* [EXERCISE REQUIREMENTS]: Please restate, exactly as written, the lines running from the beginning of the material through the line that has "head, +Z its face." in it.

━━━ MATERIAL PROVIDED

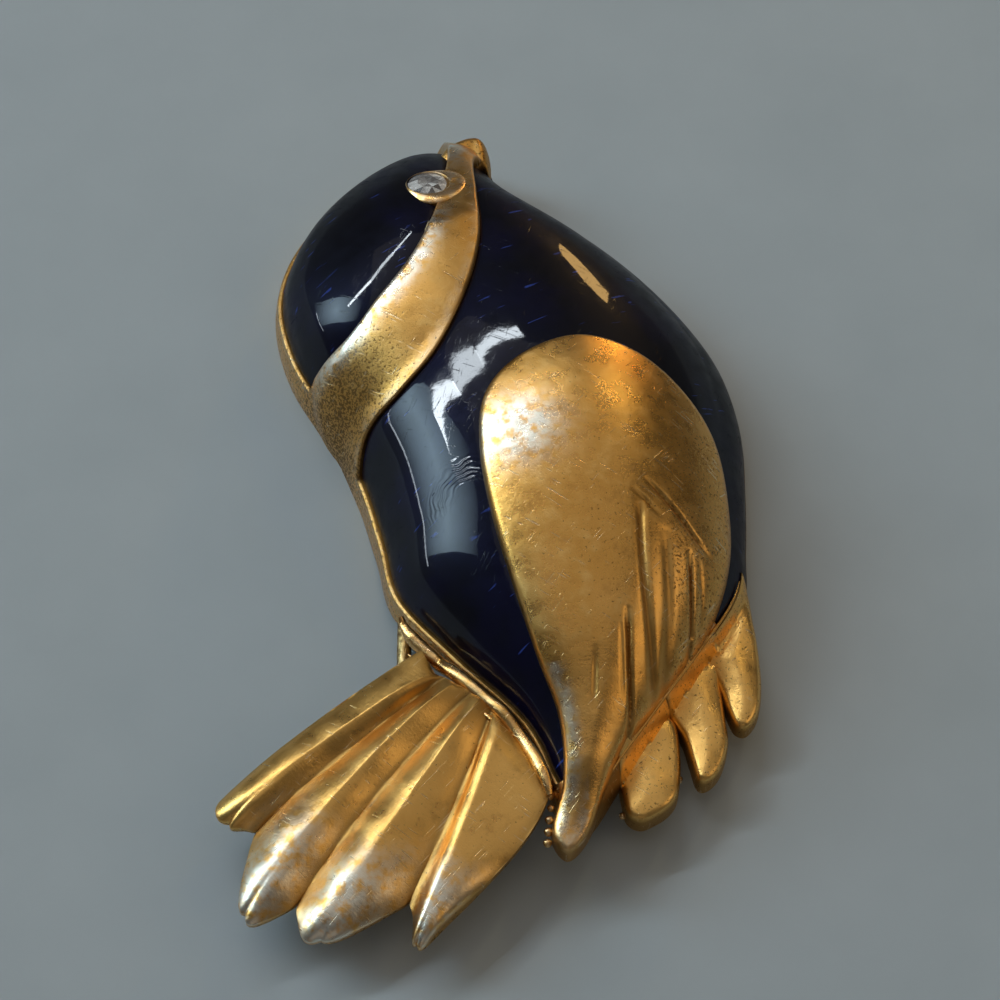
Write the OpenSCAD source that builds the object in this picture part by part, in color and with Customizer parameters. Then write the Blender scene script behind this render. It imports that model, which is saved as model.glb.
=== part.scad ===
// Brooch in the form of a plump bird: a hollow gold-tone casting with two enamel fields,
// a faceted eye stone and a pin. It lies on its back, +Y towards the head, +Z its face.

/* [Overall] */
// Length of the bird from tail tips to crown
length = 52; // [44:1:62]
// Width from tail tip to breast lobes
width = 29; // [25:0.5:36]
// Height of the body's crest above the surface that it lies on
crest_h = 9.1; // [7.5:0.1:12]
// How far the lower back edge rises towards the tail
tail_lift = 2.4; // [1.8:0.1:3]

/* [Casting] */
// Wall from the outer surface to the hollow back
wall = 1.9; // [1.6:0.1:2.4]
// Width of the metal rim between enamel and outline
rim_w = 0.45; // [0.35:0.05:0.8]
// Height of the metal side wall below the enamel
rim_h = 1.2; // [0.8:0.1:1.8]
// Height of the wing's edge over the body
wing_edge = 0.5; // [0.3:0.05:0.9]
// Height of the wing's middle over the body
wing_raise = 0.9; // [0.6:0.05:1.4]
// Diameter of the tool that cuts the wing's feather lines
groove_d = 0.5; // [0.3:0.05:0.8]
// Height of the tail's top surface at its creases
tail_z = 3.1; // [2.9:0.1:4]
// Further height of the tail's creases where they meet the body
tail_root_rise = 0.8; // [0.4:0.1:1.2]
// Rise of each tail feather over its creases
tail_rise = 0.8; // [0.7:0.1:1.5]
// Thickness of the tail at its creases
tail_thick = 1.2; // [0.9:0.1:1.3]
// Height of the breast lobes' top surface at their edges
lobe_z = 2.1; // [1.9:0.1:2.6]
// Rise of each breast lobe over its edges
lobe_rise = 0.9; // [0.6:0.1:1.4]
// Thickness of the breast lobes at their edges
lobe_thick = 1; // [0.7:0.1:1.2]
// Diameter of the small casting beads beside the wing tip
bead_d = 0.55; // [0.4:0.05:0.8]

/* [Beak] */
// Thickness of the beak at its root
beak_d = 2.2; // [1.8:0.1:2.8]
// Thickness of the beak's tip
beak_tip_d = 0.7; // [0.5:0.1:1.2]
// Height of the beak's middle line
beak_z = 3.4; // [3:0.1:4.5]

/* [Enamel] */
// Depth of the enamel cells below the metal surface
cell_depth = 0.85; // [0.7:0.05:1.1]
// Step from the metal surface down to the enamel
enamel_drop = 0.2; // [0.1:0.05:0.3]
// Gap between the enamel and its cell
enamel_gap = 0.08; // [0.06:0.01:0.12]

/* [Eye] */
// Diameter of the eye stone
stone_d = 2.35; // [1.9:0.05:2.8]
// Lean of the stone towards the crown, in degrees
stone_lean = 22; // [15:1:30]
// Height of the stone's crown, from girdle to table
stone_crown = 0.45; // [0.3:0.05:0.6]
// Depth of the stone below its girdle
stone_pavilion = 0.85; // [0.6:0.05:1]
// Outer diameter of the bezel round the stone
bezel_d = 3.3; // [3:0.05:4]
// Height of the bezel over the casting
bezel_h = 0.12; // [0.08:0.02:0.3]
// Gap round the stone in its seat
stone_gap = 0.05; // [0.03:0.01:0.1]

/* [Pin] */
// Diameter of the pin stem's wire
wire_d = 0.8; // [0.6:0.05:1]
// Height of the stem's middle line over the surface
wire_z = 0.9; // [0.8:0.05:1]
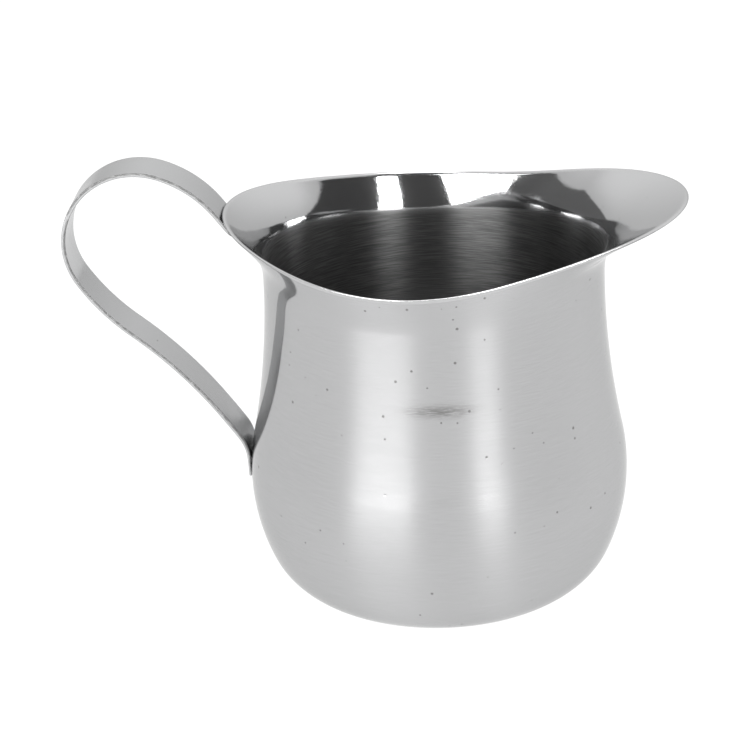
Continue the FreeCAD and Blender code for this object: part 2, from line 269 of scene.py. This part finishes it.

━━━━━━

* [RESPONSE FOR THIS EXERCISE]:
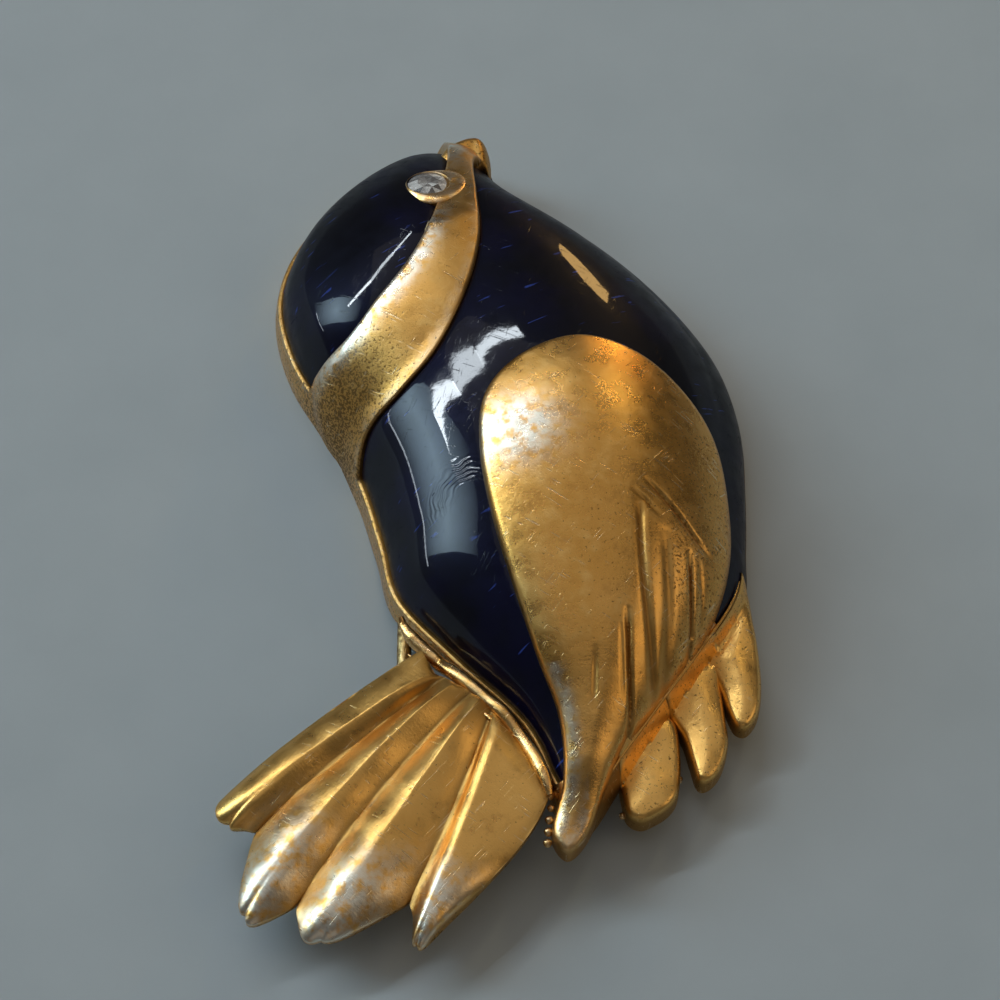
Write the OpenSCAD source that builds the object in this picture part by part, in color and with Customizer parameters. Then write the Blender scene script behind this render. It imports that model, which is saved as model.glb.
=== part.scad ===
// Brooch in the form of a plump bird: a hollow gold-tone casting with two enamel fields,
// a faceted eye stone and a pin. It lies on its back, +Y towards the head, +Z its face.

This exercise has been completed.